If you were in the plane and wanted to bank left, you move the stick left. If you want to bank right, you move the stick right. This is always the plane's left and right, not the left and right of the RC pilot standing on the field. Likewise, if you were in the plane, you would pull back on the stick to raise the nose and you would push on it to lower the nose. So it is for the pilot in the plane, so it is for the RC pilot.

That is why we talk about pulling up to come out of a dive and pushing over into a dive. You will never hear someone yell, push up, push up! because it would not make sense in the context of the plane.


As stated earlier, when I am flying, my radio is more or less flat out in front to me, not verticle, so there is no up and down on the sticks. I only have forward and back, left and right. In Europe, I understand that transmitter trays are common. In that case the radio is virtually flat and it is just like sitting in the cockpit.

If you want an UP/Down correlation for up and down of the plane, then that would be the throttle stick.

As many instructors will tell you, you control altitude with the throttle stick and attitude/speed with the elevator. So you push the throttle UP to climb and Down to come down ( forward and back for me).


BEYOND WHAT YOU ASKED BUT RELATED - Up elevator does not make the plane climb

If you don't have enough speed/power you can't climb with the elevator no matter how hard you pull back. In fact if you don't have enough speed, applying up elevator will cause you to dive and perhaps spin as well. This is called a stall caused by too much up elevator for the speed of the wing.

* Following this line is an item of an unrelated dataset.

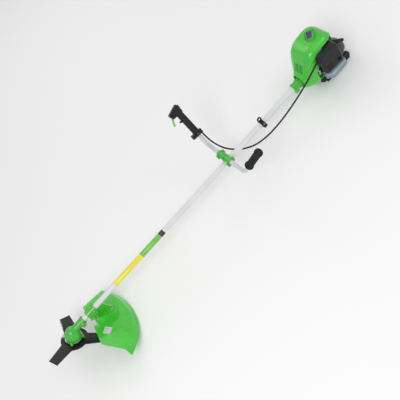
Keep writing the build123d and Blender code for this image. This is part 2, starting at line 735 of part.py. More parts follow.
def make_trigger():
    """The curved throttle lever on its pivot pin."""
    px, pz = trigger_pivot
    inner = [(px - 7, pz - 3), (px + 2, pz - 8), (px + 10, pz - 16), (px + 19, pz - 30), (px + 28, pz - 50)]
    outer = [(px + 36, pz - 53), (px + 30, pz - 36), (px + 21, pz - 18), (px + 12, pz - 6), (px + 4, pz + 6)]
    lever = make_face(Polyline(*[(x, 0, z) for x, z in inner + outer], close=True))
    lever = extrude(lever, trigger_width / 2, both=True)
    lever = fillet(lever.edges().filter_by(Axis.Y), 1.5)
    return lever + rod_y(-11.5, 11.5, 5, px, pz)


def make_lock_button():
    """The sprung lock at the back of the head that frees the trigger."""
    button = extrude(RectangleRounded(18, 12, 4), 12)
    body = Pos(-throttle_head_rear - 4, 0, lock_middle) * Rot(0, 90, 0) * button
    return body


def make_stop_switch():
    """The ignition slide on the collar."""
    knob = block((-3, 17.3, collar_middle - 6), (7, 21, collar_middle + 6))
    knob = fillet(knob.edges().filter_by(Axis.Z), 1.2)
    return knob + block((-1, 11, collar_middle - 3), (5, 17.4, collar_middle + 3))


shell = make_throttle_shell()
half_space = block((-90, 0, 0), (90, 90, 300))
pieces["throttle_body"] = RIGHT_ARM * (shell & half_space)
pieces["throttle_cover"] = RIGHT_ARM * (shell - half_space)
pieces["throttle_trigger"] = RIGHT_ARM * make_trigger()
pieces["throttle_lock"] = RIGHT_ARM * make_lock_button()
pieces["stop_switch"] = RIGHT_ARM * make_stop_switch()

# ---------------------------------------------------------------- harness hanger
hanger_eye = (hanger_position, 0.0, tube_diameter / 2 + 17)
hanger_eye_diameter = 12.0
hanger_eye_thickness = 5.0


def make_harness_hanger():
    """The black clamp with the eye that the shoulder harness hooks into."""
    x = hanger_position
    half = hanger_width / 2
    ring = rod_x(x - half, x + half, tube_diameter + 9)
    ears = block((x - half, -tube_diameter / 2 - 16, -7), (x + half, 0, 7))
    tab = rod_y(-hanger_eye_thickness / 2, hanger_eye_thickness / 2, 24, x, hanger_eye[2])
    tab += block((x - half, -hanger_eye_thickness / 2, 10),
                 (x + half, hanger_eye_thickness / 2, hanger_eye[2]))
    hanger = ring + ears + tab
    hanger -= rod_x(x - 40, x + 40, tube_diameter)
    hanger -= rod_y(-10, 10, hanger_eye_diameter, x, hanger_eye[2])
    hanger -= block((x - 40, -60, -1), (x + 40, -5, 1))
    hanger -= rod_z(-8, 8, 5.4, x, -tube_diameter / 2 - 10)
    return hanger


pieces["harness_hanger"] = make_harness_hanger()
screw_places += [Pos(hanger_position, -tube_diameter / 2 - 10, 7)]

# ---------------------------------------------------------------- clutch and its housing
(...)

In fact one of the reasons why new pilots crash is because they think the elevator makes the plane go up. They apply up elevator with insufficent speed, and the plane stalls an starts to drop, so they apply more up and the plane dives. The correct response to a stall is to apply down elevator so the plane can gain speed and the wings can start to generate lift again, then you slowly, gently apply some up elevator to get back to level flight.